◆ **YOUR TASK**:
All of the data below must be repeated exactly.

◆ **SUPPLIED MATERIAL**:

+ + +

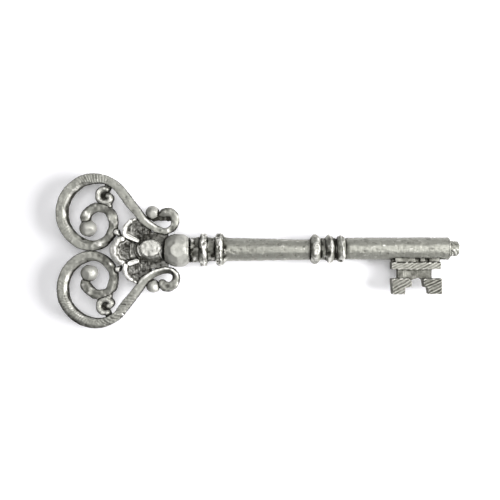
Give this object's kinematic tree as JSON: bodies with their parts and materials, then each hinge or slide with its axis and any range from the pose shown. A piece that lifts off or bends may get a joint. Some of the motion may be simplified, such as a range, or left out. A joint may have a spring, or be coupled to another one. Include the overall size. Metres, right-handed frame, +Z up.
{
  "type": "skeleton key",
  "caption": "Ornate skeleton key: heart-shaped scrolled wire bow with a shell ornament, turned collars and knop, round shank with a stepped bit and a pilot pin.",
  "frame": {"origin": "under the middle of the key's length, on the plane its fattest collar stands on", "axes": "+X along the shaft from the bow to the pin, +Z up, square to the flat of the bow and the bit; the bit points to -Y"},
  "size_m": [0.127, 0.049, 0.0105],
  "materials": {
    "scroll_pewter": "antique pewter, matt top faces, file marks, dark in the corners",
    "ball_pewter": "antique pewter, rubbed bright, hammered",
    "shell_pewter": "antique pewter, stippled, dark patina in the hollows",
    "shaft_pewter": "antique pewter, brushed along the shank, ridges rubbed bright",
    "bit_pewter": "antique pewter, slanting file marks, dark in the recesses"
  },
  "bodies": {
    "root": {"back_shell": "shell_pewter", "bit": "bit_pewter", "boss_rivet": "ball_pewter", "bow_core": "shell_pewter", "collar_spool": "shaft_pewter", "front_collar": "shaft_pewter", "front_shank": "shaft_pewter", "front_shell": "shell_pewter", "knop_ring_front": "shaft_pewter", "knop_ring_middle": "shaft_pewter", "knop_ring_rear": "shaft_pewter", "knop_spool_front": "shaft_pewter", "knop_spool_rear": "shaft_pewter", "lower_hook_ball": "ball_pewter", "lower_link_bead": "ball_pewter", "lower_link_scroll": "scroll_pewter", "lower_scroll": "scroll_pewter", "lower_volute_ball": "ball_pewter", "neck_ball": "ball_pewter", "neck_sleeve": "shaft_pewter", "rear_collar": "shaft_pewter", "rear_shank": "shaft_pewter", "tip_pin": "shaft_pewter", "upper_hook_ball": "ball_pewter", "upper_link_bead": "ball_pewter", "upper_link_scroll": "scroll_pewter", "upper_scroll": "scroll_pewter", "upper_volute_ball": "ball_pewter"}
  },
  "joints": []
}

+ + +

◆ **RESULT FOR THIS TASK**:
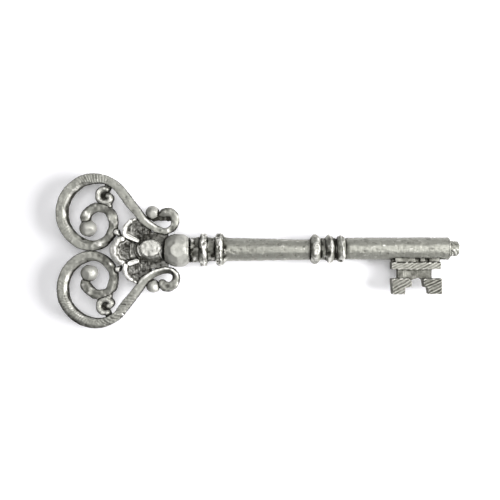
Give this object's kinematic tree as JSON: bodies with their parts and materials, then each hinge or slide with its axis and any range from the pose shown. A piece that lifts off or bends may get a joint. Some of the motion may be simplified, such as a range, or left out. A joint may have a spring, or be coupled to another one. Include the overall size. Metres, right-handed frame, +Z up.
{
  "type": "skeleton key",
  "caption": "Ornate skeleton key: heart-shaped scrolled wire bow with a shell ornament, turned collars and knop, round shank with a stepped bit and a pilot pin.",
  "frame": {"origin": "under the middle of the key's length, on the plane its fattest collar stands on", "axes": "+X along the shaft from the bow to the pin, +Z up, square to the flat of the bow and the bit; the bit points to -Y"},
  "size_m": [0.127, 0.049, 0.0105],
  "materials": {
    "scroll_pewter": "antique pewter, matt top faces, file marks, dark in the corners",
    "ball_pewter": "antique pewter, rubbed bright, hammered",
    "shell_pewter": "antique pewter, stippled, dark patina in the hollows",
    "shaft_pewter": "antique pewter, brushed along the shank, ridges rubbed bright",
    "bit_pewter": "antique pewter, slanting file marks, dark in the recesses"
  },
  "bodies": {
    "root": {"back_shell": "shell_pewter", "bit": "bit_pewter", "boss_rivet": "ball_pewter", "bow_core": "shell_pewter", "collar_spool": "shaft_pewter", "front_collar": "shaft_pewter", "front_shank": "shaft_pewter", "front_shell": "shell_pewter", "knop_ring_front": "shaft_pewter", "knop_ring_middle": "shaft_pewter", "knop_ring_rear": "shaft_pewter", "knop_spool_front": "shaft_pewter", "knop_spool_rear": "shaft_pewter", "lower_hook_ball": "ball_pewter", "lower_link_bead": "ball_pewter", "lower_link_scroll": "scroll_pewter", "lower_scroll": "scroll_pewter", "lower_volute_ball": "ball_pewter", "neck_ball": "ball_pewter", "neck_sleeve": "shaft_pewter", "rear_collar": "shaft_pewter", "rear_shank": "shaft_pewter", "tip_pin": "shaft_pewter", "upper_hook_ball": "ball_pewter", "upper_link_bead": "ball_pewter", "upper_link_scroll": "scroll_pewter", "upper_scroll": "scroll_pewter", "upper_volute_ball": "ball_pewter"}
  },
  "joints": []
}